SHORT EXERCISE:
Each line containing the word "hinge" must be collected.

THE RECORDS:

▬▬▬▬▬▬▬▬▬▬

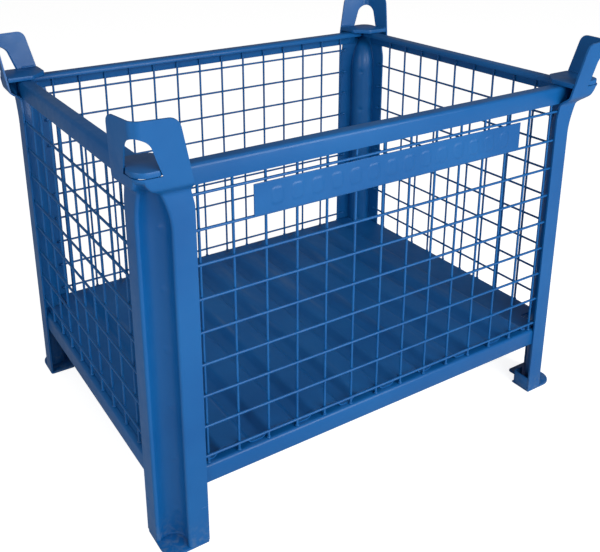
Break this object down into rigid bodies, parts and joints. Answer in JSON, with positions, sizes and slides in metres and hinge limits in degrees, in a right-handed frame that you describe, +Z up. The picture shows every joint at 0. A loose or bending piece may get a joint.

▬▬▬▬▬▬▬▬▬▬

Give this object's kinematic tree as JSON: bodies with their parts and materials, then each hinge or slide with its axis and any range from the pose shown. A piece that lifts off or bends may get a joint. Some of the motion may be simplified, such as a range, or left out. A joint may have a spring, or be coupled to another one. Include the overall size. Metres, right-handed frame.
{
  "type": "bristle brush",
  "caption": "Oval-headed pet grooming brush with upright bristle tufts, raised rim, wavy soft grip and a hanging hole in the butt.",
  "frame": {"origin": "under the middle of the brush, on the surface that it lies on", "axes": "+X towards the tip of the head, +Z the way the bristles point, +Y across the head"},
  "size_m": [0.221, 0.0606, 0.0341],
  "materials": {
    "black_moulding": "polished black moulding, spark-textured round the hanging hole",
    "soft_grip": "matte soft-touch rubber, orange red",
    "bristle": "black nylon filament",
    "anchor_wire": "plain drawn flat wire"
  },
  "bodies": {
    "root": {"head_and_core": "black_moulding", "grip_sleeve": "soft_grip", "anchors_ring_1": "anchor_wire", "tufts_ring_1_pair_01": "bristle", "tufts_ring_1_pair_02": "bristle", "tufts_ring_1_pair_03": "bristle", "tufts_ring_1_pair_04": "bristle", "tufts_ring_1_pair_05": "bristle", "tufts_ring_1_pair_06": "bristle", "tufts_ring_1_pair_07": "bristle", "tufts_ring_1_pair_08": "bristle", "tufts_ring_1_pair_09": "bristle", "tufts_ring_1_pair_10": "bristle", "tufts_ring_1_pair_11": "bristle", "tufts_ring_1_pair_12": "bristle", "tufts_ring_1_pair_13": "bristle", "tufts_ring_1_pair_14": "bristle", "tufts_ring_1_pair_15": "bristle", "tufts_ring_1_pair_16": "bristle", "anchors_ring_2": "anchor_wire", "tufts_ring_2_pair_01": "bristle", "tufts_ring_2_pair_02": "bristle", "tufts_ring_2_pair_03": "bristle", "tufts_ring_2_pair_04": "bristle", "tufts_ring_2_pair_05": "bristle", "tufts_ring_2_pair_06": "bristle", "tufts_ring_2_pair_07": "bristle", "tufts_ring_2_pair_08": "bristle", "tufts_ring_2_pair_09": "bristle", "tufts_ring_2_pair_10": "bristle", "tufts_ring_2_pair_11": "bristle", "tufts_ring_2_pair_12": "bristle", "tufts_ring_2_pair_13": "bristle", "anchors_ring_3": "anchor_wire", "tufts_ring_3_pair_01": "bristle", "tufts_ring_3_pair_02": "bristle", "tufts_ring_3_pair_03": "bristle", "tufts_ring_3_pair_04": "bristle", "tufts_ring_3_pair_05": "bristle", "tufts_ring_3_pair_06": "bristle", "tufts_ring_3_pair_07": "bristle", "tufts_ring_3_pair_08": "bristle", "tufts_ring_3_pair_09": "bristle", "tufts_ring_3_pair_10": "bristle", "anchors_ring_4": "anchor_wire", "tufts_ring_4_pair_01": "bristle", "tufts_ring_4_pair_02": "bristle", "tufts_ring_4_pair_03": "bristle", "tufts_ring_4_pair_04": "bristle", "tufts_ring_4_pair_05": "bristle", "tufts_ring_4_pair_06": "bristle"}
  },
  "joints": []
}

▬▬▬▬▬▬▬▬▬▬

EXPECTED OUTPUT:
Break this object down into rigid bodies, parts and joints. Answer in JSON, with positions, sizes and slides in metres and hinge limits in degrees, in a right-handed frame that you describe, +Z up. The picture shows every joint at 0. A loose or bending piece may get a joint.
Give this object's kinematic tree as JSON: bodies with their parts and materials, then each hinge or slide with its axis and any range from the pose shown. A piece that lifts off or bends may get a joint. Some of the motion may be simplified, such as a range, or left out. A joint may have a spring, or be coupled to another one. Include the overall size. Metres, right-handed frame.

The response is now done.